Portrait devant l’école juive

Un peu plus tôt dans la matinée, la mère de Clarissa Jean-Philippe, venue exprès de Martinique, avait confié pudiquement qu'elle ne parvenait plus à consommer de café. C'est une tasse à la main qu'elle a appris la mort de sa fille, décrite par tous ses proches comme une jeune femme passionnée par son métier, «timide et réservée», «croquant la vie à pleines dents». A propos de ce procès, la mère endeuillée avait formulé, très émue, une autre attente que celle de Laurent J. : «Ma fille n'est plus là. Les gens qui ont fait ça ont des complices. Je cherche la vérité. Comment ça s'est passé ? Pourquoi ont-ils tué ma fille ?»

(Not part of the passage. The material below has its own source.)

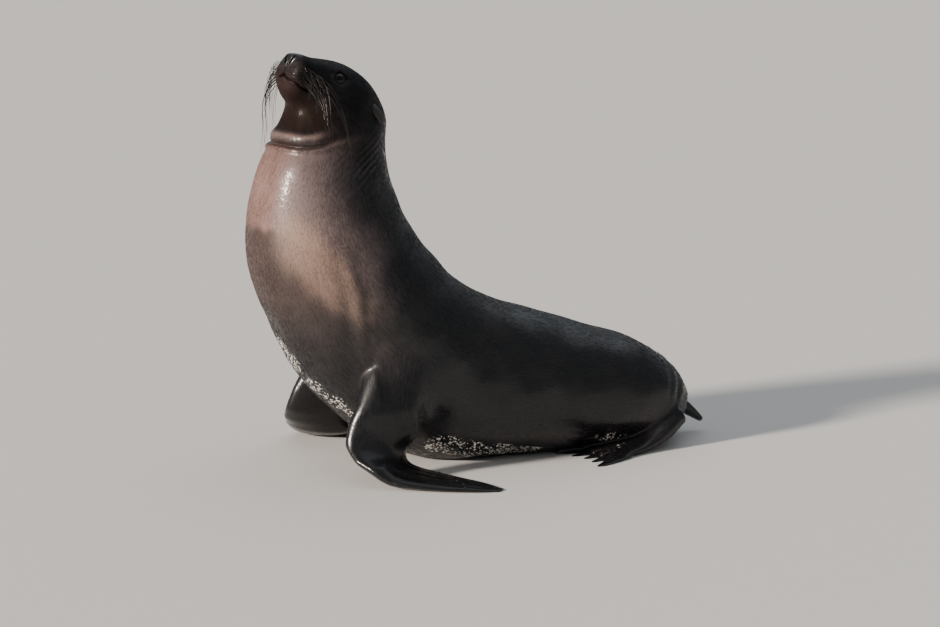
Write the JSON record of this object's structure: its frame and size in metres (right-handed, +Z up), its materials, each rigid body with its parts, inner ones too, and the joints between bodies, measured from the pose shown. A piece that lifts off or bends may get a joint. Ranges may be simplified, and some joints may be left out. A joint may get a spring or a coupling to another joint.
{
  "type": "sea lion",
  "caption": "Life-size still model of an adult female Galapagos sea lion, propped up on its fore flippers with head raised and hips resting on the floor.",
  "frame": {"origin": "on the floor, under the middle of the belly, where the belly rests", "axes": "+Z up; the animal faces -Y and its left side is +X"},
  "size_m": [0.77, 1.0139, 0.849],
  "materials": {
    "coat": "wet, short, sleek dark brown fur, paler brown on throat and chest",
    "naked_skin": "wet black hairless skin",
    "eye": "polished, almost black"
  },
  "bodies": {
    "root": {"head": "coat", "lower_jaw": "coat", "ear_left": "coat", "ear_right": "coat", "neck": "coat", "chest": "coat", "loins": "coat", "rump": "coat", "tail": "coat", "fore_arm_left": "coat", "fore_arm_right": "coat", "nose": "naked_skin", "fore_flipper_left": "naked_skin", "fore_flipper_right": "naked_skin", "hind_flipper_left": "naked_skin", "hind_flipper_right": "naked_skin", "eye_left": "eye", "eye_right": "eye"}
  },
  "joints": []
}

L'employé municipal a «son hypothèse» : «On ne vient pas comme ça, surarmé, dans un quartier en se disant : "Oh je verrai sur place." Non, ce gars-là, il est venu parce qu'il avait une cible. Et quand on voit ce qu'il a fait le lendemain…» Cette «cible», c'est une école juive, située à quelques centaines de mètres à peine de l'avenue Pierre-Brossolette où a été tuée Clarissa Jean-Philippe. Persuadé : «Un terroriste ne va pas braquer un boulanger ou prendre une roue de secours chez Midas ! […] Je pense qu'il avait repéré les lieux à l'avance, mais qu'il est arrivé trop tôt ce matin. Comme il avait déjà sa kalach' et son gilet tactique, s'il restait à cet endroit-là, il risquait de se faire remarquer par une patrouille…» Une piste «intéressante» évoquée à l'audience de la veille par Michel Faury, l'ex-chef de la sous-direction de la police judiciaire des Hauts-de-Seine, mais que «rien n'a permis de confirmer». Aujourd'hui, un portrait de Clarissa Jean-Philippe trône à l'entrée de l'école juive.